The Crestone Eagle, August 2006:

Car camps, scenic loops, and ways to find your own

by Thomas Cleary

The Eagle and I received great responses to the suggested car camps and short-hike camps of the last few months’ articles. This month I will expose another handful of camps (only those to which I was not sworn to secrecy!) and some others that I have discovered through experience and by pouring over maps. This last month my family was to meet with another family from Denver. Collectively we wanted a camp that was non-crowded (4th of July weekend), was an established campground (with toilets and picnic tables), and had access to fishing, rafting, biking, and dirtbiking. Does this sound like a tall order? Have you been asked to meet someone on their way from Pueblo; half way from Sante Fe; near a group of Colorado 14ers? This article will also provide some tips for choosing your own camps.

This week I am planning a trip to California. We all know how to do that, right? We grab the roadmap and look for options. When we determine likely areas to spend the night, we look more closely at the blown up, detailed, inset maps of the city, or a likely fishing hole. The same process happens when seeking a camping location except the map to reach for is the DeLorme Atlas and Gazetteer ( These map sets are available for all 50 states at $19.95 each or groups of 5-6 for $74.95. The scales range from 1:77,000 (1” = 1.2 miles) to 1:400,000. The majority of Colorado is at 1:160,000, and if taped together as a wall map would be 9 by 11 feet! These maps include primary roads, dirt roads and trails, elevation contours, lakes and streams, boat ramps, public vs. private lands, land use, land cover, trailheads, all public and many private campgrounds, and hunting and fishing spots, among other features. While they don’t provide the detail of USGS 7.5 minute maps (1:24,000,, they do provide a great overview.

To find a spot to camp with my kids and their cousins last month, I filed through the pages looking for campground symbols that met my criteria. I found two possible campgrounds up Hayden Creek, above Coaldale on the Arkansas River. Upstream from Coaldale is a takeout for a relatively mild section of the Arkansas, the fishing turned out to be good on both the Arkansas and Hayden Creek Middle Prong. The camps are at the junction of the Rainbow Trail and the Hayden Pass road (that goes over the crest of the Sangres and down into Villa Grove), both open to bikes and dirtbikes.

Another nice camp I have used is on the east side of La Veta Pass. Drive past the Mato Vega fire site, over the pass, and down Hwy 160, leaving it to follow signs to the town of La Veta. Take Hwy 12 south towards the town of Cuchara (pronounced Cu-char-a), passing through the magnificent volcanic, radial dikes coming off of Spanish Peaks. After the town of Cuchara, but before the pass of the same name (and about 12 miles from La Veta town), turn up Cuchara Creek to the last of three nice Forest Service campgrounds, complete with creekside campsites and lake with fish, as well as nice hiking.

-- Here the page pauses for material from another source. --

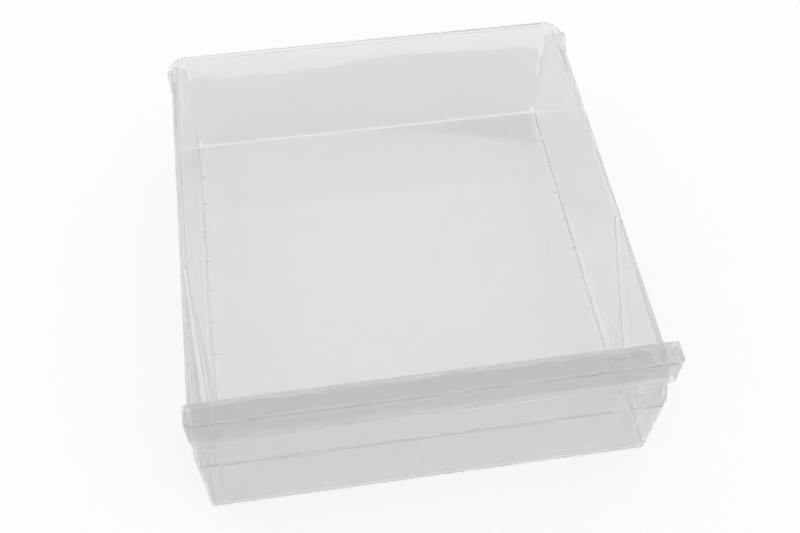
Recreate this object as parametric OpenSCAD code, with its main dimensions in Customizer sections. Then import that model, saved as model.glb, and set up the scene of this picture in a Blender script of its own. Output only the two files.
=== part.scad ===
// Freezer drawer, moulded in one piece from clear plastic. The front faces -Y, the base
// lies on z = 0, and the origin is at the middle of the base.

/* [Overall size] */
// Width over the side rims
drawer_w = 400; // [340:1:460]
// Depth from the front wall's face to the outside of the rear rim
drawer_d = 435; // [390:1:480]
// Height of the side and rear rims above the base
rim_h = 125; // [118:1:150]
// Height of the grip's top face above the base
grip_h = 161; // [157:1:185]

/* [Walls] */
// Thickness of the floor, the walls and the grip
wall = 2.5; // [2:0.1:3.2]
// Lean of the rear wall and of the rear part of the sides, from floor to rim
lean = 7; // [3:0.5:12]
// Lean of the front wall and of the front part of the sides, over the same height
front_lean = 2.5; // [1:0.25:5]
// Radius inside the rear upright corners, at the floor
rear_corner_r = 4; // [2:0.5:8]
// Radius outside the front upright corners, at the base
front_corner_r = 4; // [3.5:0.5:6]
// Radius outside the base's side and rear edges
base_r = 2; // [1:0.25:3]

/* [Rim] */
// Width of the rim, from the wall's inner face to its outer edge
rim_w = 6; // [5:0.5:9]
// Thickness of the rim's flange
rim_t = 3; // [2:0.5:4]
// Extra width of the flange behind each stop
rim_ear = 1.5; // [0.5:0.5:2.5]

/* [Rim stops] */
// Distance from the rear rim's outside to a stop's rear face
stop_back = 23; // [20:1:30]
// Length of a stop's level top
stop_top = 6; // [3:0.5:10]
// Length of the ramp in front of it
stop_ramp = 20; // [12:1:26]
// Rise of a stop above the rim
stop_h = 6; // [3:0.5:8]
// Width of a stop
stop_w = 5; // [3.5:0.5:6]
// How far a stop stands out past the side rim
stop_out = 3; // [1.5:0.5:4]

/* [Sloping ledge] */
// Distance from the riser back to where the ledge leaves the rim
ledge_reach = 160; // [120:1:200]
// Distance from the riser back to where the ledge turns down to the floor
ledge_foot = 39; // [34:1:55]
// Height at which the ledge turns down to the floor
ledge_foot_h = 30; // [20:1:45]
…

To meet someone from Albuquerque or Sante Fe, try the Conejos (Co-ne-hos) River by heading south from Alamosa on Hwy 285 and turning west at Antonito onto Hwy 17. This road follows the Cumbres and Toltec narrow-gauge railroad; check it out for a great day adventure, Many private and several public campgrounds can be found in the first 20 miles of Hwy 17, but then that road climbs away from the river towards Chama, New Mexico. To find a string of beautiful camps, instead of heading up towards Chama, continue to follow the Conejos by turning right onto Forest Service road 250 toward Platoro Reservoir. Find your way home by winding up past the Summitville mine and abandoned townsite and dropping down to South Fork or Del Norte.

That reminds me of another scenic loop that goes from South Fork, up Hwy 149, past Creede to Slumgullion Pass and then back northeast on Forest Service roads through Saguache Park on the west side of Cochetopa Pass, and back home on Hwy 114, but you will have to buy your own Gazetteer to figure out all the twists and turns and camps of that route!